Ветер стих, озеро престало плескать о берег свои волны и будто стало слушать слова этого Вити, стоявшего возле настороженного коня.
– Захватили нас негожие люди, как последних ротозеев. Да и мы не ожидали такого от этих людей, что внезапно возникли на этом берегу.
Рассказ Вити был долгий, с подробностями, об их злоключениях в этих неверных местах.
Боря, тот, что ниже ростом, слегка поддакивал, но больше угрюмо молчал, ковыряясь рваным ботинком в подусталой земле.
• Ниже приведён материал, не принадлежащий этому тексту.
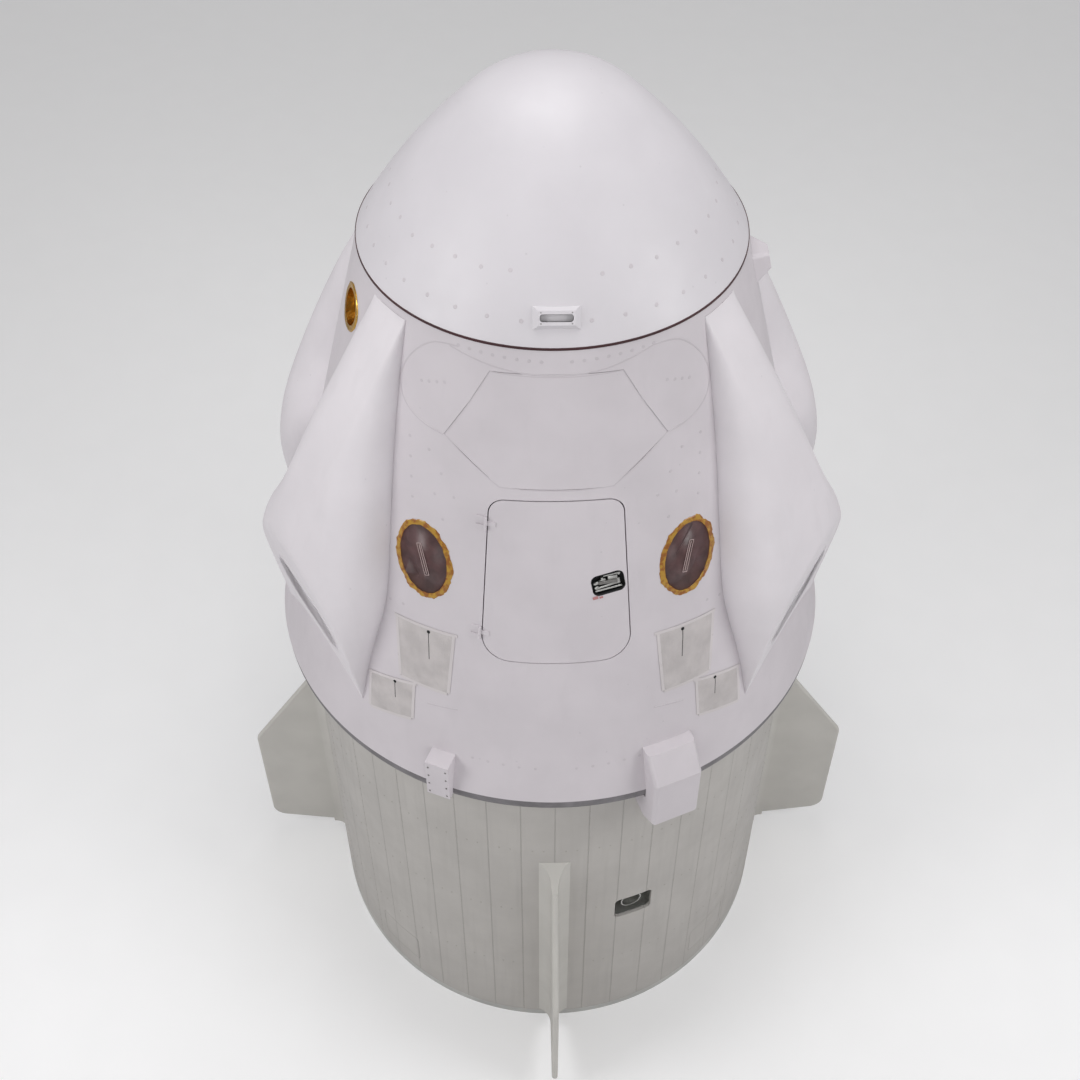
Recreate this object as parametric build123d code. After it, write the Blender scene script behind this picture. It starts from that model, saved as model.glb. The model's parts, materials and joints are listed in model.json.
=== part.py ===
from build123d import *
import os
from math import acos, asin, atan2, cos, degrees, hypot, radians, sin, sqrt, tan

# Crewed space capsule on its trunk, standing on the trunk's bottom ring.
# Millimetres, +Z up, origin at the centre of the bottom ring on the floor.
# The side hatch faces -Y. An azimuth is counted from -Y towards +X, in degrees.

os.makedirs("parts", exist_ok=True)

# Clearances
seat_gap = 0.3
seam_gap = 4
moving_gap = 7
overrun = 60

# Trunk
trunk_radius = 1840
trunk_wall = 24
trunk_height = 3310
frame_depth = 70
frame_height = 40
stringer_width = 30
stringer_depth = 45
stringer_count = 24
frame_level_shares = (0.26, 0.52, 0.78)
foot_ring_height = 70
foot_ring_depth = 90
top_ring_height = 60
top_ring_depth = 60

# Capsule
base_level = 3500
base_radius = 2000
rim_radius = 1180
capsule_height = 3200
skin_split = 42
skin_wall = 90
rim_level = base_level + capsule_height
lean = atan2(base_radius - rim_radius, capsule_height)

# Base band and heat shield
band_height = 105
band_inset = 55
shield_depth = 330
shield_thickness = 70
pad_count = 6
pad_length = 150
pad_width = 70

# Fins
fin_reach = 670
fin_thickness = 46
fin_top = 2450
fin_shoulder = 1420
fin_tip_low = 230
fin_root_low = 95
fin_corner_radius = 130
fairing_reach = 135
fairing_width = 300
fin_azimuths = {"front": 0, "right": 90, "rear": 180, "left": 270}

# Solar panels on the rear half of the trunk
solar_thickness = 14
solar_low = 160
solar_high = 3240
solar_strips = 5
solar_margin = 6.5
solar_seam = 1.1

# Trunk port and access doors
port_azimuth = 19.3
port_level = 1640
port_width = 300
port_height = 260
port_corner = 40
collar_border = 46
collar_thickness = 20
duct_radius = 82
duct_wall = 8
duct_length = 150
door_azimuths = (-43.5, 45)
door_level = 430
door_width = 400
door_height = 330
door_corner = 30
door_doubler = 10
door_border = 34
foot_bolt_radius = 8
foot_bolt_count = 24

# Thruster pods
pod_round_share = 0.45
pod_mirror_signs = {"front_right": (1, 1), "front_left": (-1, 1), "rear_right": (1, -1), "rear_left": (-1, -1)}
pod_sink = 260

# Hatch in the side
hatch_level = 1690
hatch_height = 1175
hatch_top_width = 800
hatch_bottom_width = 955
hatch_top_corner = 105
hatch_bottom_corner = 175
hatch_taper = 10
plug_depth = 240
leaf_width = 60
leaf_thickness = 8
leaf_lift = 2
hatch_pin_radius = 7
hatch_pin_proud = 13
hatch_knuckle_radius = 10
hatch_knuckle_length = 90
hatch_knuckle_shares = (-0.33, 0.33)
handle_azimuth = 11.5
handle_level = 1672
handle_width = 205
handle_height = 150
handle_depth = 46
handle_corner = 42
handle_turn = 8
lever_radius = 13
lever_length = 120

# Windows
window_azimuths = (-30.8, 30.8, 149.2, 210.8)
window_level = 1690
window_width = 330
window_height = 500
window_tilt = 14
window_frame_width = 24
window_frame_proud = 3
pane_thickness = 26
pane_recess = 12

# Cover over the parachutes
chute_thickness = 42
chute_outline = (
    # azimuth, level above the base
    (-17.6, 3040), (17.6, 3040), (22.2, 2840), (28.6, 2580),
    (13.6, 2330), (-13.6, 2330), (-28.6, 2580), (-22.2, 2840),
)

# Fabric covers over the small thrusters, outlines of the right-hand pair
cover_thickness = 9
cover_lift = 0.6
cover_outlines = {
    # azimuth, level above the base
    "large": ((22.0, 1222), (36.4, 1185), (35.5, 800), (32.5, 742), (22.2, 760)),
    "small": ((33.6, 700), (41.0, 655), (40.5, 375), (29.8, 440), (29.8, 712)),
}

# Deck, docking ring and tunnel under the nose
deck_drop = 150
deck_thickness = 45
tunnel_radius = 430
tunnel_wall = 22
tunnel_low_drop = 470
docking_radius = 640
docking_inner = 470
docking_low = 40
docking_height = 150
petal_count = 3
petal_height = 170
petal_width = 330
petal_thickness = 26
petal_lean = 24
strut_radius = 18
strut_count = 6
strut_swing = 12
strut_foot_out = 100
nozzle_count = 4
nozzle_radius = 95
nozzle_throat = 34
nozzle_height = 150
nozzle_ring = 905
nozzle_wall = 6
nozzle_azimuth = 45

# Forward hatch in the tunnel
lid_radius = 396
lid_thickness = 60
lid_crown = 34
lid_pin_radius = 9
lid_pin_drop = 24
lid_lug_spread = 120
lid_lug_width = 40
lid_lug_reach = 70

# Nose cone
seal_height = 16
seal_proud = 5
seal_depth = 70
nose_start = 31
nose_side_radius = 4000
nose_tip_radius = 750
nose_wall = 48
nose_pin_radius = 14
nose_pin_proud = 62
nose_lug_radius = 34
nose_lug_width = 44
nose_lug_spread = 150
nose_arm_reach = 175
nose_arm_height = 130
nose_bracket_drop = 170
blister_width = 250
blister_height = 146
blister_proud = 24
slot_width = 184
slot_height = 42
slot_depth = 50
blister_level = 140

# Sensors
port_sensor_azimuth = -74.2
port_sensor_level = 2860
port_sensor_radius = 135
port_sensor_rim = 20
port_sensor_depth = 70
blister_sensor_azimuth = 88
blister_sensor_level = 2960
blister_sensor_width = 210
blister_sensor_height = 190
blister_sensor_proud = 95

# Umbilical pieces
claw_azimuth = 22.4
claw_low = -335
claw_high = 360
claw_width = 345
claw_proud = 120
claw_corner = 60
claw_slope = 130
umbilical_azimuth = -22.4
umbilical_low = -60
umbilical_high = 290
umbilical_width = 165
umbilical_proud = 130

# Cabin
floor_level = 430
floor_thickness = 40
seat_count = 4
seat_pitch = 560
seat_width = 470
seat_shell = 36
seat_back = 820
seat_pan = 460
seat_leg = 430
seat_rise = 300
seat_setback = 60
console_width = 1500
console_height = 420
console_thickness = 60
console_level = 1560
console_setback = -420
console_tilt = -35
console_spread = 1130
console_tube = 22

# Points, radii and basic solids


def skin_radius(level):
    """Radius of the capsule's skin at a level above its base."""
    return base_radius - level * tan(lean)


def polar(radius, azimuth, level):
    """Point at a radius, an azimuth and a level above the floor."""
    a = radians(azimuth)
    return Vector(radius * sin(a), -radius * cos(a), level)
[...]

– То, что ты Витя рассказал, ужасно, страшно и мерзко! Это, что же, будущая жизнь нам шлёт свои проглотные времена? А? Так, что ли, теперь всё? Густо приправлено тем, что хочу, то и творю? Выходит, что так! Но киснуть нам Витя нельзя! Игорь и Николай сейчас в большой беде! Да и другие, наверное, ведь там невольники есть! И никто кроме нас их не сможет вырвать из этих адских мест! Не молчать, а всем умные слова, для сильных наших действий! Обдумать, составить план и в путь, для освобождения наших людей! – твёрдо сказала Агриппина и повернулась к Макарию:
– Макарий! Ты какую такую имеешь силу, что притягиваешь к себе, вот всё это?
– Какую? Я думаю, что безвредную. Ведь я не желаю зла, никому! Даже этому же злу! А Витю и Борю, я принял чисто и вне сожаления. Они видимо ещё в шоке от тех, но надеюсь, что скоро вернут свои человеческие слова и мысли. А против этих «захватчиков» мы выстоим! Иначе не может и быть! Кто же, как не мы? Но милиции необходимо сообщить об этом и как можно скорее.
– Макарий! Как твоё здоровье в данный момент? Агафья Никаноровна смогла поднять твою силу до необходимых жизненных высот?
– Смогла – не смогла, а разговаривать об этом, у нас нет времени. Что это за люди с баяном и бубном? Они тоже пойдут с нами, или нет в них такой готовности?